**Given material:**
☆ ☆ ☆ ☆ ☆

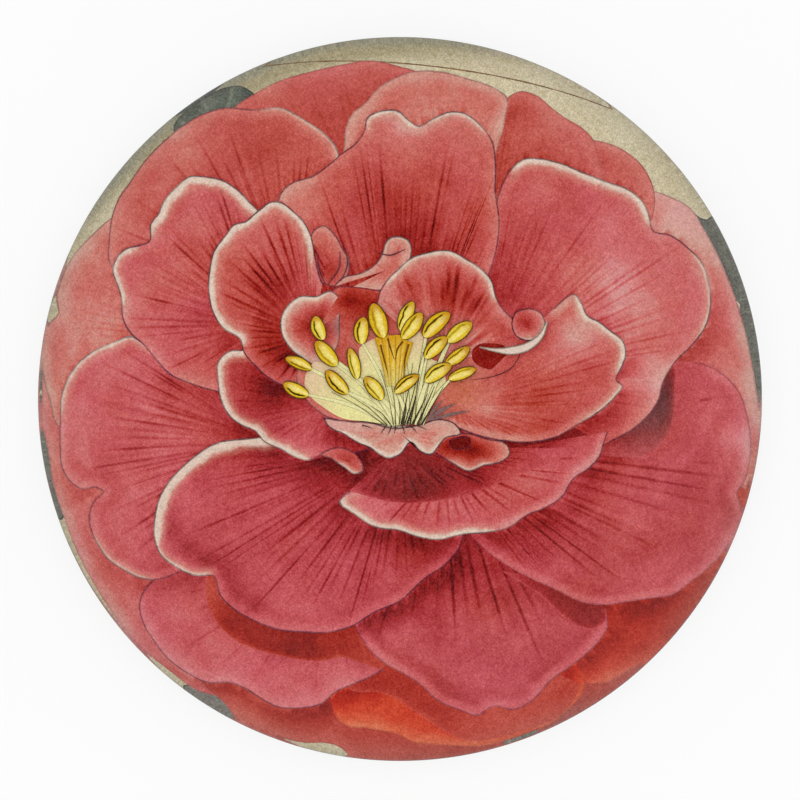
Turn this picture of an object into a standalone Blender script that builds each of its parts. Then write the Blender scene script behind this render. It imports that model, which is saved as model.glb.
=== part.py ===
"""Domed glass paperweight with a printed camellia under the glass.

Three pieces lie on one another, all of them round about the Z axis: a felt pad, a printed
paper disc and a solid glass dome. The origin is the middle of the felt's underside. +Y is the
top of the print. Everything is in metres.
"""

import math

import bmesh
import bpy

MM = 0.001

# Driving dimensions.
OVERALL_DIAMETER = 89.0 * MM
OVERALL_HEIGHT = 38.0 * MM
FELT_DIAMETER = 82.0 * MM
FELT_THICKNESS = 1.0 * MM
PAPER_DIAMETER = 82.0 * MM
PAPER_THICKNESS = 0.25 * MM
GLUE_GAP = 0.3 * MM  # the glue film over the felt, and the one over the paper
FOOT_ROUND = 3.0 * MM  # rounding between the dome's flat foot and its side
SHOULDER_ROUND = 6.0 * MM  # rounding between the dome's side and its crown
SHOULDER_LEVEL = 6.5 * MM  # height of the middle of the shoulder's rounding
FELT_EDGE_ROUND = 0.2 * MM

# Steps of the turned surfaces.
TURN_STEPS = 72
CROWN_STEPS = 14
SHOULDER_STEPS = 3
FOOT_STEPS = 4
FELT_EDGE_STEPS = 2
SHARP_ANGLE = math.radians(40)
POLE_MERGE = 0.01 * MM

PAPER_LEVEL = FELT_THICKNESS + GLUE_GAP
FOOT_LEVEL = PAPER_LEVEL + PAPER_THICKNESS + GLUE_GAP


def clear_scene():
    for item in list(bpy.data.objects):
        bpy.data.objects.remove(item, do_unlink=True)


def principled(name, colour, roughness, transmission=0.0, ior=1.5):
    """A Principled material with one colour, roughness and metallic value for the whole piece."""
    material = bpy.data.materials.new(name)
    material.use_nodes = True
    shader = material.node_tree.nodes["Principled BSDF"]
    shader.inputs["Base Color"].default_value = (*colour, 1.0)
    shader.inputs["Roughness"].default_value = roughness
    shader.inputs["Metallic"].default_value = 0.0
    shader.inputs["Transmission Weight"].default_value = transmission
    shader.inputs["IOR"].default_value = ior
    return material


def shade_round(mesh):
    mesh.shade_smooth()
    mesh.set_sharp_from_angle(angle=SHARP_ANGLE)


def arc(centre_x, centre_z, radius, start, end, steps):
    """Points of an arc, first and last included, with angles measured from +Z towards +X."""
    angles = [start + (end - start) * step / steps for step in range(steps + 1)]
    return [(centre_x + radius * math.sin(a), centre_z + radius * math.cos(a)) for a in angles]


def dome_profile():
    """The dome's half section from its crown, down its side, to the middle of its foot.

    The crown is an arc about the axis. It meets the shoulder, a smaller arc inside it, where
    the two share a tangent: the distance between their centres is the difference of their radii.
    """
    shoulder_x = OVERALL_DIAMETER / 2 - SHOULDER_ROUND
    rise = OVERALL_HEIGHT - SHOULDER_LEVEL
    crown_radius = (shoulder_x**2 + rise**2 - SHOULDER_ROUND**2) / (2 * (rise - SHOULDER_ROUND))
    crown_centre = OVERALL_HEIGHT - crown_radius
    meeting = math.atan2(shoulder_x, SHOULDER_LEVEL - crown_centre)
    side = math.pi / 2
    crown = arc(0, crown_centre, crown_radius, 0, meeting, CROWN_STEPS)
    shoulder = arc(shoulder_x, SHOULDER_LEVEL, SHOULDER_ROUND, meeting, side, SHOULDER_STEPS)
    foot_x = OVERALL_DIAMETER / 2 - FOOT_ROUND
    foot = arc(foot_x, FOOT_LEVEL + FOOT_ROUND, FOOT_ROUND, side, math.pi, FOOT_STEPS)
    return crown + shoulder[1:] + foot + [(0, FOOT_LEVEL)]


def glass_dome():
    """The solid dome, its half section turned once about the axis by a Screw modifier."""
    points = [(x, 0, z) for x, z in dome_profile()]
    edges = [(i, i + 1) for i in range(len(points) - 1)]
    mesh = bpy.data.meshes.new("glass_dome")
    mesh.from_pydata(points, edges, [])
    dome = bpy.data.objects.new("glass_dome", mesh)
    bpy.context.scene.collection.objects.link(dome)
    turn = dome.modifiers.new("turn", "SCREW")
    turn.axis = "Z"
    turn.angle = 2 * math.pi
    turn.steps = TURN_STEPS
    turn.render_steps = TURN_STEPS
    turn.use_merge_vertices = True
    turn.merge_threshold = POLE_MERGE
    turn.use_smooth_shade = True
    dome.data.materials.append(principled("clear_glass", (0.97, 0.98, 0.97), 0.01, transmission=1.0))
    return dome


def disc(name, diameter, thickness, level, material):
    """A flat round piece lying on the given level."""
    mesh = bpy.data.meshes.new(name)
    build = bmesh.new()
    bmesh.ops.create_cone(
        build,
        cap_ends=True,
        cap_tris=False,
        segments=TURN_STEPS,
        radius1=diameter / 2,
        radius2=diameter / 2,
        depth=thickness,
    )
    bmesh.ops.translate(build, verts=build.verts, vec=(0, 0, thickness / 2))
    build.to_mesh(mesh)
    build.free()
    shade_round(mesh)
    piece = bpy.data.objects.new(name, mesh)
    piece.location.z = level
    bpy.context.scene.collection.objects.link(piece)
    piece.data.materials.append(material)
    return piece


def printed_paper():
    """The print on its paper, seen through the glass that is glued over it."""
    coral = principled("printed_coral", (0.58, 0.12, 0.12), 0.7)
    return disc("printed_paper", PAPER_DIAMETER, PAPER_THICKNESS, PAPER_LEVEL, coral)


def felt_pad():
    """The pad that the paperweight stands on, with its cut edges a little worn."""
    green = principled("green_felt", (0.05, 0.09, 0.06), 0.95)
    pad = disc("felt_pad", FELT_DIAMETER, FELT_THICKNESS, 0, green)
    edge = pad.modifiers.new("worn_edge", "BEVEL")
    edge.width = FELT_EDGE_ROUND
    edge.segments = FELT_EDGE_STEPS
    edge.limit_method = "ANGLE"
    edge.angle_limit = SHARP_ANGLE
    return pad


clear_scene()
felt_pad()
printed_paper()
glass_dome()
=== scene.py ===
"""Looks of a domed glass paperweight: the glass, the camellia print glued under it, the felt."""

import math

import bpy
import numpy as np
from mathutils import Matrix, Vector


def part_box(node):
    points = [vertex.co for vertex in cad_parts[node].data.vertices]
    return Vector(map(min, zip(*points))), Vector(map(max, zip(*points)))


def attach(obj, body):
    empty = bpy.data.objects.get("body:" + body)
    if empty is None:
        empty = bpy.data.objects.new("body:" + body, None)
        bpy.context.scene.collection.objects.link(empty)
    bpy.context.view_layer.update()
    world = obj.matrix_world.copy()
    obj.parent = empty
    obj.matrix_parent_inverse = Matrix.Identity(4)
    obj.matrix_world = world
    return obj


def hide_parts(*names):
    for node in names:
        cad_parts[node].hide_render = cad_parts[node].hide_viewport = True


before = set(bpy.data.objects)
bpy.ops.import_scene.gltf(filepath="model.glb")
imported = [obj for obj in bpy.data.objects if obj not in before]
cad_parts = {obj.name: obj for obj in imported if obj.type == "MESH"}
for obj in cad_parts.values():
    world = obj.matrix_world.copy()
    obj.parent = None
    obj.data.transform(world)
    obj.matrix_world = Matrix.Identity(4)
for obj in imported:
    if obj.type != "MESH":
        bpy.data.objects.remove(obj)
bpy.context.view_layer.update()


# ---- The glass dome --------------------------------------------------------------------------
# One solid lump of clear pressed glass, polished all over. Its crown is a single arc, which
# rolls over a tight shoulder into the side. Its flat foot is glued down on the print, with no
# air left between them.

GLASS_REFRACTION = 1.5
SHOULDER_ROUND = 0.006
SHOULDER_LEVEL = 0.0065
FOOT_ROUND = 0.003
FOOT_SINK = 0.00005  # how far the foot's clear glue reaches below the paper's face
DOME_TURNS = 288
CROWN_RINGS, SHOULDER_RINGS, FOOT_RINGS, FLAT_RINGS = 90, 16, 14, 8
QUARTER = math.pi / 2

dome_low, dome_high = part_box("glass_dome")
paper_low, paper_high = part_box("printed_paper")
dome_radius = (dome_high.x - dome_low.x) / 2
foot_level = paper_high.z - FOOT_SINK
shoulder_reach = dome_radius - SHOULDER_ROUND
crown_rise = dome_high.z - SHOULDER_LEVEL
crown_radius = (shoulder_reach**2 + crown_rise**2 - SHOULDER_ROUND**2) / (
    2 * (crown_rise - SHOULDER_ROUND)
)
crown_middle = dome_high.z - crown_radius
crown_end = math.atan2(shoulder_reach, SHOULDER_LEVEL - crown_middle)


def upper_skin(lean):
    """Reach from the axis and height of the glass where it leans by that angle.

    Each is the arc's middle plus the arc's radius times the sine or the cosine of the lean. The
    crown's arc is used up to where the shoulder's arc touches it, and the shoulder's from there.
    """
    on_crown = lean <= crown_end
    arc = np.where(on_crown, crown_radius, SHOULDER_ROUND)
    reach = np.where(on_crown, 0, shoulder_reach) + arc * np.sin(lean)
    height = np.where(on_crown, crown_middle, SHOULDER_LEVEL) + arc * np.cos(lean)
    return reach, height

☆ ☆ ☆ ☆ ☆

**Given exercise:** Out of the data above, set down the lines from the one with "edge.segments = FELT_EDGE_STEPS" to the one with "# air left between them.", both included, exactly as written and with no additions.

**Problem solution:**
    edge.segments = FELT_EDGE_STEPS
    edge.limit_method = "ANGLE"
    edge.angle_limit = SHARP_ANGLE
    return pad


clear_scene()
felt_pad()
printed_paper()
glass_dome()
=== scene.py ===
"""Looks of a domed glass paperweight: the glass, the camellia print glued under it, the felt."""

import math

import bpy
import numpy as np
from mathutils import Matrix, Vector


def part_box(node):
    points = [vertex.co for vertex in cad_parts[node].data.vertices]
    return Vector(map(min, zip(*points))), Vector(map(max, zip(*points)))


def attach(obj, body):
    empty = bpy.data.objects.get("body:" + body)
    if empty is None:
        empty = bpy.data.objects.new("body:" + body, None)
        bpy.context.scene.collection.objects.link(empty)
    bpy.context.view_layer.update()
    world = obj.matrix_world.copy()
    obj.parent = empty
    obj.matrix_parent_inverse = Matrix.Identity(4)
    obj.matrix_world = world
    return obj


def hide_parts(*names):
    for node in names:
        cad_parts[node].hide_render = cad_parts[node].hide_viewport = True


before = set(bpy.data.objects)
bpy.ops.import_scene.gltf(filepath="model.glb")
imported = [obj for obj in bpy.data.objects if obj not in before]
cad_parts = {obj.name: obj for obj in imported if obj.type == "MESH"}
for obj in cad_parts.values():
    world = obj.matrix_world.copy()
    obj.parent = None
    obj.data.transform(world)
    obj.matrix_world = Matrix.Identity(4)
for obj in imported:
    if obj.type != "MESH":
        bpy.data.objects.remove(obj)
bpy.context.view_layer.update()


# ---- The glass dome --------------------------------------------------------------------------
# One solid lump of clear pressed glass, polished all over. Its crown is a single arc, which
# rolls over a tight shoulder into the side. Its flat foot is glued down on the print, with no
# air left between them.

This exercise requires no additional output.